Because there is no foolproof defense against them, missiles are a major concern for Israel, though not the fireworks from Gaza. Iran’s ally Hezbollah in Lebanon has sophisticated long-range missiles pointed at all of the cities to its south. They have not been used; their purpose is deterrence, for which they have been quite effective. Israel’s fear of Iran, a far weaker country in every sense, is based on two threats from the Islamic Republic: its putative ambition to break Israel’s regional monopoly by joining the club of nuclear-armed powers, and its ability to attack the Israeli population through surrogates. The dust-up with Gaza was an object lesson for both parties. That know-it-all Clausewitz was right, as usual, regarding the impossibility of foolproof battle preparation (see Hashim on war-fighting miscalculations, p. 31).
It is no mystery to those following the politics of the Middle East that the hard-line Netanyahu government of Israel — and it is not alone — wants the United States to cripple Iran, if not through sanctions then by other means. The Trump administration seems divided. The president campaigned on his aversion to such wars, but he needs to show he can get a better deal out of the mullahs than Obama did. Another real fight before the 2020 election could be the end of his hopes for a second term, though he seems to have empowered Secretary of State Mike Pompeo and national security adviser John Bolton to foment one anyway. The major media, recalling the Bush-Cheney Iraq debacle, are onto the obvious danger this manipulation poses to U.S. interests. In 2002, there was much back and forth about the wisdom of invading Iraq to hunt down the butcher Saddam Hussein and reveal the secret weapons we knew he had hidden somewhere under the sand.
Though Iraq had no connection to al-Qaeda, regime change was already U.S. policy, and the country was reeling from 10 years of crippling sanctions. The trauma of 9/11 had inflamed U.S. public opinion and made the Bush administration look incompetent. The unimpeachable (up to that moment) secretary of state, General Colin Powell, had to be enlisted to close the deal. He actually claimed in public testimony at the United Nations that, inside some opaque panel trucks meandering around the Iraqi desert, there were mobile germ-warfare labs manufacturing “weapons of mass destruction.” Embarrassing; worse than the Gulf of Tonkin excuse that enabled Lyndon Johnson to send 500,000 American conscripts into Vietnam in the mid-1960s.
A similar shell game is again underway, as some in the Trump administration plump for war with another weak opponent softened up by sanctions. As in Southeast Asia, the U.S. record in the southwest, starting with Afghanistan, does not inspire confidence. It has “loser” written all over it, particularly with the notorious Bolton leading the charge and our European allies all taking a pass this time. Even the British have contradicted the U.S. claims about a potential casus belli in the Persian Gulf. Again missiles are involved, purportedly being loaded onto small boats as U.S. war ships ply the waters around Iran. The president, as of May 17, seems to have finally noticed that the overheated rhetoric has created alarm and is cooling it.

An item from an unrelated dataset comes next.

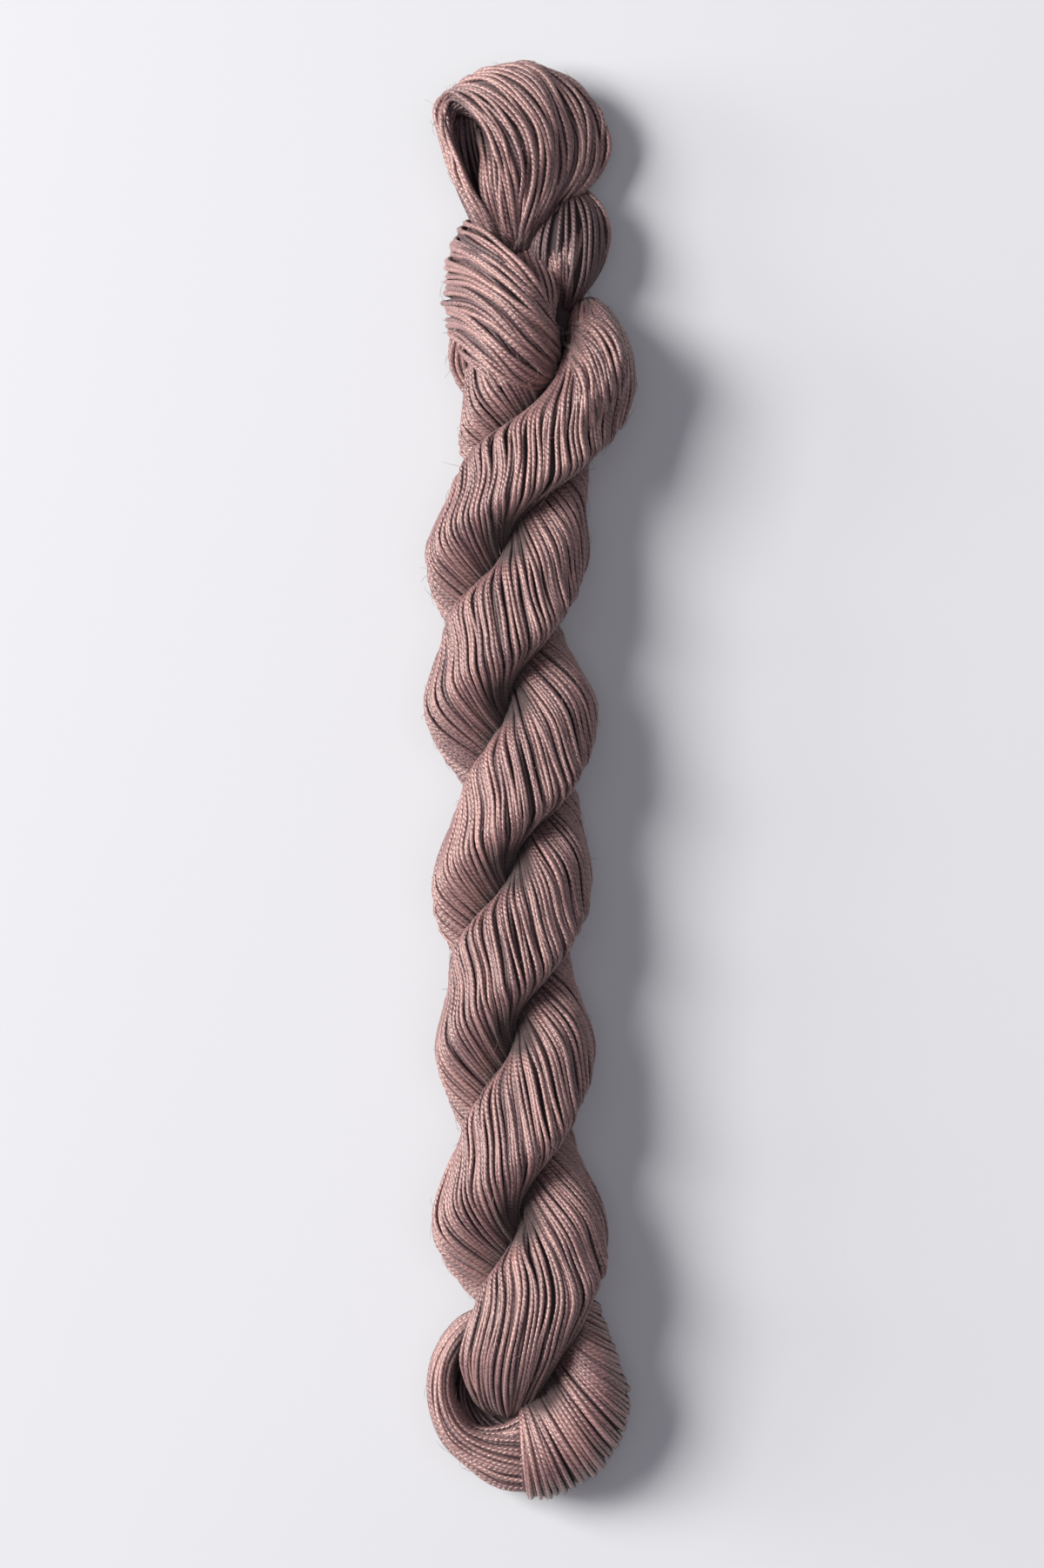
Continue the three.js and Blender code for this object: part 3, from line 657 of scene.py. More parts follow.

This Iran brouhaha drained the juice out of young Jared Kushner’s “peace” deal — likely delayed until the new elections in Israel, but already leaked all over the place. According to everyone, a Bantustan will be renamed “New Palestine,” though Israel will maintain political control. There will be no compensation to assuage the grievances of three generations of refugees, of course; they will remain someone else’s de facto charity case. The key selling point, in the opinion of the perpetrators of this document, is that those living in what’s left of the West Bank will be economically better off. How could they ask for anything more? Kushner seems to think the Palestinians “have gotten more aid than any people in history.” However, according to Washington Post fact checker Glenn Kessler, there is no comparison. Israel has cost the United States $228 billion in 66 years, while the Palestinians have cost the United States $9 billion in 30 years. You can look it up.
This argument recalls the prescient 2004 bestseller by Thomas Frank, What’s the Matter with Kansas? Why, he asked about his fellow citizens, do they refuse to vote their pocketbooks? How come the “values” of these anti-elitist conservative Americans mean so much to them? The shocking presidential result of 2016 was a riposte to the simplistic notion that money “trumps” everything, even one’s very identity. The Kushner effort, says Jonathan Cook, “reads like the kind of peace plan that might be put together by an estate agent or car salesman.” Exactly. To quote Kushner from a time just before the document was generated, “We don’t want a history lesson. We’ve read enough books.” What could possibly go wrong?